A raíz del artículo «Aquel Rodrigazo de 1975», publicado en La Voz del Interior el viernes 24 de enero, recibí numerosas consultas acerca de si Argentina está cerca o lejos de repetir una experiencia similar.
En la nota aludida decimos que «la historia nunca se repite igual: aquella Argentina de 1975 era muy distinta a la actual». Traducido: ninguna crisis económica es igual a la anterior. De hecho, la crisis de 2001 fue bien diferente a otras. Sin embargo, conviene tener presente que toda devaluación como la reciente no es neutra: habrá, como siempre, vencedores y vencidos, es decir, ganadores y perdedores.
¿Quiénes ganan? Pocos. Los exportadores, que reciben más pesos por sus ventas al exterior, y los industriales que sufren competencia de productos importados porque tendrán mayor protección. Y los tenedores de dólares según el uso que le den.
¿Quiénes pierden? Casi todos. Empezando por los trabajadores, los «jubilados» y todo aquel que tiene un ingreso fijo en pesos, que se desmorona en términos de poder adquisitivo.
¿El Gobierno gana o pierde? Gana y pierde. Gana porque recaudará más pesos vía retenciones y recargo sobre tarjetas y venta de divisas al público, y porque licuará buena parte del gasto corriente, según cuánto aumente los salarios del sector público. Pierde por el lado de los servicios de la deuda dolarizada, que requerirá más pesos para atenderla. Gana si se logra parar la fuga de divisas y recomponer de ese modo las reservas. Las provincias endeudadas en dólares están en el horno.
¿Cuál es el mayor riesgo? Desde el punto de vista teórico, podríamos citar al menos dos: 1) que la devaluación impacte de lleno en los precios y la inflación se espiralice. Puede pasar tranquilamente por dos vías: por el mayor precio de algunos insumos importados que forman parte de los costos, como la energía, y porque Argentina exporta lo mismo que su pueblo consume, o sea alimentos. Y 2) que por falta de confianza no se afirme el nuevo piso macroeconómico y esa incertidumbre aumente la demanda de dólares. En ese caso, se registrará un impacto negativo sobre el nivel de actividad y el empleo.
¿Corremos ese riesgo? Sí claro, porque hasta ahora (domingo 26 de enero) no se sabe si existe un plan antiinflacionario y un programa monetario y financiero consistente para morigerar los efectos señalados. Si no lo hay, y la devaluación es sólo una medida aislada para salir del paso, es casi seguro que no servirá de nada. No habrá confianza para establecer ese nuevo piso y las variables seguirán danzando al compás de la incertidumbre. Estaremos en presencia de un escenario volátil, que se retroalimenta a sí mismo. Si eso pasa, habrá sólo perdedores, porque los supuestos beneficios apuntados más arriba se los llevará la correntada y vuelta a empezar.
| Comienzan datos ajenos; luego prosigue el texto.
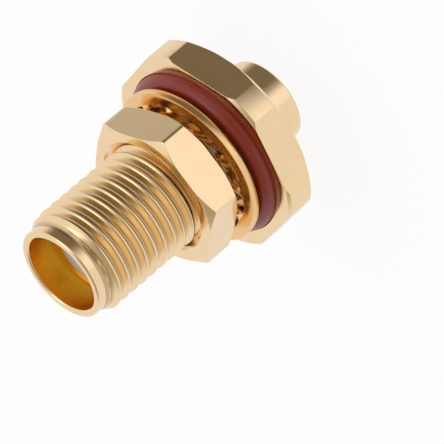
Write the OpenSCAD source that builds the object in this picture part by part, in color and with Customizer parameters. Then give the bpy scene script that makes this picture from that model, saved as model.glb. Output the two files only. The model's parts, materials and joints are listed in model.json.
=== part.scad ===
// Bulkhead jack of an SMA coaxial connector, solder type for semi-rigid cable.
// The axis is Z. The panel face of the flange is at z = 0 and the mating end points to +Z.

/* [Threaded barrel] */
// Outside diameter of the 1/4-36 thread
thread_d = 6.2; // [6.19:0.01:6.33]
// Diameter of the plain neck ahead of the thread
neck_d = 5.44; // [5.3:0.02:5.6]
// Length of the plain neck
neck_len = 0.7; // [0.5:0.05:1.2]
// Length of the barrel from the panel face to the mating rim
barrel_len = 11.1; // [9.5:0.1:14]
// Lead-in angle of the first thread, from the axis
lead_in_angle = 40; // [30:1:60]

/* [Bores] */
// Diameter of the mouth that takes the plug's shell
mouth_d = 4.6; // [4.59:0.01:4.64]
// Depth of the mouth, from the rim to the reference plane
mouth_depth = 1.9; // [1.88:0.01:2.2]
// Bevel round the mouth
mouth_bevel = 0.08; // [0:0.01:0.12]
// Outer diameter of the cable's copper jacket
cable_d = 3.58; // [3.4:0.01:3.7]
// Space for solder round the jacket, on the radius
solder_gap = 0.03; // [0.01:0.01:0.08]
// Bevel at the cable's way in
cable_bevel = 0.15; // [0:0.01:0.25]

/* [Flange] */
// Flange width across its flats
flange_flats = 11.2; // [10.8:0.1:12]
// Flange diameter over its turned corners
flange_d = 12.1; // [11.6:0.1:12.6]
// Flange thickness
flange_t = 2.0; // [1.6:0.1:3]
// Bevel of the corners at the panel face
front_bevel = 0.15; // [0.05:0.05:0.3]
// Width of the large bevel on the back of the corners
back_bevel_w = 0.44; // [0.1:0.02:0.5]
// Depth of the large bevel on the back of the corners
back_bevel_h = 0.35; // [0.1:0.05:0.6]

/* [Cable sleeve] */
// Outside diameter of the rear sleeve
sleeve_d = 4.95; // [4.6:0.05:5.4]
// Length of the sleeve behind the flange
sleeve_len = 3.0; // [2:0.1:6]
// Bevel round the sleeve's outer edge
sleeve_bevel = 0.12; // [0:0.01:0.2]

/* [Sealing ring] */
// Thickness of the rubber ring
ring_cord_d = 1.3; // [1.1:0.05:1.35]
// Outer diameter of the groove in the panel face
groove_outer_d = 10.1; // [9.9:0.05:10.3]
// Width of the groove
groove_w = 1.42; // [1.4:0.01:1.55]
// Depth of the groove
groove_depth = 0.65; // [0.6:0.05:0.8]
// Space between the ring and the groove's outer wall
ring_slack = 0.04; // [0.01:0.01:0.08]

/* [Lock washer] */
// Outside diameter of the washer
washer_d = 9.45; // [9:0.05:9.7]
// Width of the washer's closed rim
rim_w = 0.75; // [0.6:0.05:0.8]
// Thickness of the sheet
washer_t = 0.4; // [0.3:0.05:0.45]
// Number of inner teeth
tooth_count = 12; // [10:1:14]
// Share of each tooth's pitch that the tooth fills
tooth_share = 0.62; // [0.5:0.02:0.66]
// Twist of each tooth out of the sheet
tooth_twist = 22; // [10:1:26]
// Space between the teeth's tips and the thread, on the radius
tooth_gap = 0.1; // [0.05:0.01:0.15]
// Turn of the teeth about the axis
washer_turn = 8; // [0:1:30]

/* [Hex nut] */
// Nut width across its flats
nut_flats = 8; // [7.9:0.1:8.5]
// Nut thickness
nut_t = 2.13; // [1.6:0.01:3]
// Diameter of the flat on each face of the nut, inside the bevelled corners
nut_face_d = 8.16; // [7.9:0.02:8.4]
// Angle of the bevelled corners from the nut's face
nut_bevel_angle = 30; // [20:1:40]
// Clearance of the nut on the barrel, on the radius
nut_gap = 0.03; // [0.02:0.01:0.08]
// Countersink at each end of the nut's hole
nut_sink = 0.32; // [0.1:0.02:0.35]
// Turn of the nut about the axis
nut_turn = 20; // [0:1:60]

/* [Insulator] */
// Outside diameter of the insulator
insulator_d = 4.1; // [4:0.02:4.2]
// Length of the insulator
insulator_len = 6.3; // [5:0.1:8]

/* [Contact] */
// Outside diameter of the contact
contact_d = 1.27; // [1.2:0.01:1.3]
// Bore of the spring socket
socket_d = 0.94; // [0.9:0.01:0.96]
// Depth of the spring socket
socket_depth = 2.9; // [2.4:0.1:3.2]
// Width of the saw cut through the socket
slot_w = 0.2; // [0.12:0.01:0.22]
// Length of the saw cut
slot_len = 2.5; // [1.5:0.1:2.8]
// Bore of the solder pot for the cable's centre wire
pot_d = 0.96; // [0.93:0.01:1]
// Depth of the solder pot
pot_depth = 2.0; // [1.5:0.1:2.3]
// Diameter of the solder hole in the pot's side
pot_hole_d = 0.45; // [0.3:0.05:0.5]
// Distance of the solder hole from the contact's back end
pot_hole_pos = 1.2; // [0.8:0.1:1.6]
// Bevel round both ends of the contact
contact_bevel = 0.06; // [0.02:0.01:0.1]

/* [Assembly] */
// Gap between the panel face and the washer's rim
washer_lift = 0.96; // [0.9:0.02:1.2]
// Gap between the washer's rim and the nut
nut_lift = 0.56; // [0.4:0.02:0.8]

/* [Hidden] */
$fn = 96;
// Overlap that makes each cut run clean through a face
cut = 0.1;

thread_r = thread_d / 2;
neck_r = neck_d / 2;
mouth_r = mouth_d / 2;
cable_r = cable_d / 2 + solder_gap;
flange_r = flange_d / 2;
sleeve_r = sleeve_d / 2;
insulator_r = insulator_d / 2;
contact_r = contact_d / 2;
sleeve_end = -flange_t - sleeve_len;
neck_start = barrel_len - neck_len;
lead_in_len = (thread_r - neck_r) / tan(lead_in_angle);

insulator_front = barrel_len - mouth_depth;
insulator_back = insulator_front - insulator_len;

groove_outer_r = groove_outer_d / 2;
ring_r = groove_outer_r - ring_slack - ring_cord_d / 2;
ring_z = ring_cord_d / 2 - groove_depth;

washer_r = washer_d / 2;
rim_inner_r = washer_r - rim_w;
tooth_tip_r = thread_r + tooth_gap;
tooth_pitch = 360 / tooth_count;

nut_hole_r = thread_r + nut_gap;
nut_back = washer_lift + washer_t + nut_lift;

// Hexagonal plate with one flat facing +X, standing on z = 0
module hexagon(flats, t) {
    rotate([0, 0, 30])
        cylinder(r = flats / 2 / cos(30), h = t, $fn = 6);
}

// The one turned piece: sleeve, flange and threaded barrel, bored through
module body() {
    color("#d9b483")
        difference() {
            union() {
                rear_sleeve();
                flange();
                barrel();
            }
            sealing_groove();
            bores();
        }
}

module rear_sleeve() {
    rotate_extrude()
        polygon([
            [0, sleeve_end],
            [sleeve_r - sleeve_bevel, sleeve_end],
            [sleeve_r, sleeve_end + sleeve_bevel],
            [sleeve_r, -flange_t + cut],
            [0, -flange_t + cut]
        ]);
}

// Hexagon whose corners were turned round and bevelled in the lathe
module flange() {
    intersection() {
        translate([0, 0, -flange_t])
            hexagon(flange_flats, flange_t);
        rotate_extrude()
            polygon([
                [0, -flange_t],
                [flange_r - back_bevel_w, -flange_t],
                [flange_r, -flange_t + back_bevel_h],
                [flange_r, -front_bevel],
                [flange_r - front_bevel, 0],
                [0, 0]
            ]);
    }
}

module barrel() {
    rotate_extrude()
        polygon([
            [0, -cut],
            [thread_r, -cut],
            [thread_r, neck_start - lead_in_len],
            [neck_r, neck_start],
            [neck_r, barrel_len],
            [0, barrel_len]
        ]);
}

module sealing_groove() {
    rotate_extrude()
        translate([groove_outer_r - groove_w, -groove_depth])
            square([groove_w, groove_depth + cut]);
}

// Cable bore, insulator seat and mouth, from the back to the front
module bores() {
    rotate_extrude()
        polygon([
            [0, sleeve_end - cut],
            [cable_r + cable_bevel + cut, sleeve_end - cut],
            [cable_r, sleeve_end + cable_bevel],
            [cable_r, insulator_back],
            [insulator_r, insulator_back],
            [insulator_r, insulator_front],
            [mouth_r, insulator_front],
            [mouth_r, barrel_len - mouth_bevel],
            [mouth_r + mouth_bevel + cut, barrel_len + cut],
            [0, barrel_len + cut]
        ]);
}

module o_ring() {
    color("#8c3a28")
        translate([0, 0, ring_z])
            rotate_extrude()
                translate([ring_r, 0])
                    circle(d = ring_cord_d, $fn = 48);
}

// Flat ring with inner teeth, each twisted so that its edges bite both ways
module lock_washer() {
    color("#d8a24c")
        translate([0, 0, washer_lift])
            rotate([0, 0, washer_turn]) {
                difference() {
                    cylinder(r = washer_r, h = washer_t);
                    translate([0, 0, -cut])
                        cylinder(r = rim_inner_r, h = washer_t + 2 * cut);
                }
                for (i = [0 : tooth_count - 1])
                    rotate([0, 0, i * tooth_pitch])
                        tooth();
            }
}

// One tooth along +X, rooted in the rim and cut to the bore at its tip
module tooth() {
    root_w = 2 * rim_inner_r * tan(tooth_pitch * tooth_share / 2);
    tip_w = 2 * tooth_tip_r * tan(tooth_pitch * tooth_share / 2);
    root_x = rim_inner_r + washer_t / 2;
    difference() {
        translate([0, 0, washer_t / 2])
            rotate([tooth_twist, 0, 0])
                translate([0, 0, -washer_t / 2])
                    linear_extrude(washer_t)
                        polygon([
                            [0, -tip_w / 2],
                            [tooth_tip_r, -tip_w / 2],
                            [root_x, -root_w / 2],
                            [root_x, root_w / 2],
                            [tooth_tip_r, tip_w / 2],
                            [0, tip_w / 2]
                        ]);
        translate([0, 0, -washer_d / 2])
            cylinder(r = tooth_tip_r, h = washer_d);
    }
}

module hex_nut() {
    color("#e2bf8e")
        translate([0, 0, nut_back])
            rotate([0, 0, nut_turn])
                difference() {
                    intersection() {
                        hexagon(nut_flats, nut_t);
                        nut_bevels();
                    }
                    nut_hole();
                }
}

// Double cone that bevels the corners on both faces of the nut
module nut_bevels() {
    corner_r = nut_flats / 2 / cos(30) + cut;
    face_r = nut_face_d / 2;
    drop = (corner_r - face_r) * tan(nut_bevel_angle);
    rotate_extrude()
        polygon([
            [0, 0],
            [face_r, 0],
            [corner_r, drop],
            [corner_r, nut_t - drop],
            [face_r, nut_t],
            [0, nut_t]
        ]);
}

module nut_hole() {
    rotate_extrude()
        polygon([
            [0, -cut],
            [nut_hole_r + nut_sink + cut, -cut],
            [nut_hole_r, nut_sink],
            [nut_hole_r, nut_t - nut_sink],
            [nut_hole_r + nut_sink + cut, nut_t + cut],
            [0, nut_t + cut]
        ]);
}

module insulator() {
    color("#f2f0ee")
        translate([0, 0, insulator_back])
            difference() {
                cylinder(r = insulator_r, h = insulator_len);
                translate([0, 0, -cut])
                    cylinder(r = contact_r, h = insulator_len + 2 * cut);
            }
}

// Spring socket at the front, solder pot at the back, the same length as the insulator
module contact() {
    color("#d9a94f")
        translate([0, 0, insulator_back])
            difference() {
                contact_blank();
                translate([0, 0, insulator_len - socket_depth])
                    cylinder(d = socket_d, h = socket_depth + cut, $fn = 48);
                translate([0, 0, -cut])
                    cylinder(d = pot_d, h = pot_depth + cut, $fn = 48);
                translate([-contact_d, -slot_w / 2, insulator_len - slot_len])
                    cube([2 * contact_d, slot_w, slot_len + cut]);
                translate([0, 0, pot_hole_pos])
                    rotate([0, 90, 0])
                        cylinder(d = pot_hole_d, h = contact_d, $fn = 32);
            }
}

module contact_blank() {
    rotate_extrude()
        polygon([
            [0, 0],
            [contact_r - contact_bevel, 0],
            [contact_r, contact_bevel],
            [contact_r, insulator_len - contact_bevel],
            [contact_r - contact_bevel, insulator_len],
            [0, insulator_len]
        ]);
}

body();
o_ring();
lock_washer();
hex_nut();
insulator();
contact();
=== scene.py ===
# %% [markdown]
# # Bulkhead jack of an SMA coaxial connector
#
# The real jack is six pieces. One turned and gold-plated brass body carries the
# thread, the hexagon flange and the cable sleeve. A rubber ring seals the flange, and
# a toothed lock washer and a hexagon nut clamp the jack in its panel. Inside, a white
# PTFE insulator holds the gold contact on the axis.
#
# The construction model already gives every piece its size and place, and how the nut
# and washer travel. These cells keep that frame and give each piece the form and the
# finish that are too fine for it: the cut thread, softened edges, plated metal, rubber
# and PTFE.

# %% Load the frame
import json
import math

import bmesh
import bpy
from mathutils import Matrix, Vector


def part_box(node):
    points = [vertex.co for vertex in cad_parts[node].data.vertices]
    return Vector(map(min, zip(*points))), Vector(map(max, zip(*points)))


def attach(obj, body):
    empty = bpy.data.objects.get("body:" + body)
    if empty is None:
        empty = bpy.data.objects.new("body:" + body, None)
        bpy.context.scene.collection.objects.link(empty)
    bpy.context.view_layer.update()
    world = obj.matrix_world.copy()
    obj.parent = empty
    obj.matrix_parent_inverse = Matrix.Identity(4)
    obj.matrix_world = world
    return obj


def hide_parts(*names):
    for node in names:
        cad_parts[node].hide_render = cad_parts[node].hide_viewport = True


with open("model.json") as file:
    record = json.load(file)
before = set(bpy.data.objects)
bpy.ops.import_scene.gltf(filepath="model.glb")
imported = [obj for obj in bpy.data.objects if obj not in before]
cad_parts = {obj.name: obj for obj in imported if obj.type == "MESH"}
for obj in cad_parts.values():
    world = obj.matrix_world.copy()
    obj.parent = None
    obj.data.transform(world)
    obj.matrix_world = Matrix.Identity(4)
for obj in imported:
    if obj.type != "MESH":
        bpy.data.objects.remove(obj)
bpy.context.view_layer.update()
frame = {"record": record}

# %% [markdown]
# ## Sizes
#
# The pieces must fit the frame, so their main sizes are read from it: the boxes of the
# construction pieces, and the radii and depths of its bores. Only what is too small to
# be a size of its own there, such as the softening of an edge, is named here. The axis
# is Z, the panel face of the flange is at z = 0, and Blender works in metres.

# %% Sizes
MM = 0.001

mounts = {mount["name"]: mount for mount in frame["record"]["mounts"]}


def bore_r(name):
    return mounts[name]["dims"]["r_mm"] * MM


def bore_len(name):
    return mounts[name]["dims"]["length_mm"] * MM


body_low, body_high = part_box("body")
rim_z, sleeve_z = body_high.z, body_low.z
flange_flat_r, flange_turned_r = body_high.x, body_high.y
thread_r, mouth_r, cable_r = bore_r("thread"), bore_r("mouth"), bore_r("cable_bore")
insulator_low, insulator_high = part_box("insulator")

edge = 0.03 * MM  # softening of a machined edge
sectors = 6
sector_columns = 36
columns = sectors * sector_columns
print(f"length {(rim_z - sleeve_z) / MM:.1f} mm, flange {2 * flange_flat_r / MM:.1f} mm across flats")

# %% [markdown]
# ## Camera
#
# A long lens far away keeps the hexagons free of strong perspective. The camera looks
# down at the jack from the front and is rolled, so that the axis runs from the mating
# rim at the lower left to the cable sleeve at the upper right.

# %% Camera
camera_azimuth, camera_elevation, camera_roll = -1.79, 27.90, -130.85
camera_distance = 279.4 * MM
camera_aim = Vector((-3.39, 0.09, 1.92)) * MM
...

¿Qué hacer entonces? En primer lugar, contar con un plan capaz de, sobre todo, frenar la inflación. Poner el acento en lo que los manuales de Economía llaman «política de ingresos», el capítulo referido a precios y salarios, en orden a un nuevo equilibrio macroeconómico. Es de esperar (y de hecho ya ocurre) que la puja distributiva se desate con todo, ya que nadie quiere perder posiciones. De hecho, ya comenzaron las remarcaciones de precios y el desabastecimiento de ciertos productos, tal como indican esos mismos manuales. Además de medidas cambiarias y fiscales adecuadas.
¿Es grave lo que tengo, doctor?, pregunta doña Argentina. Depende, mi amiga.
Si el problema se diagnostica correctamente y se aplica el tratamiento indicado, se recuperará como otras veces, quedando apenas secuelas, claro. Si, por el contrario, se diagnostica mal y se trata peor, los efectos tendrán un alto impacto negativo y…en ese caso, no le puedo asegurar nada.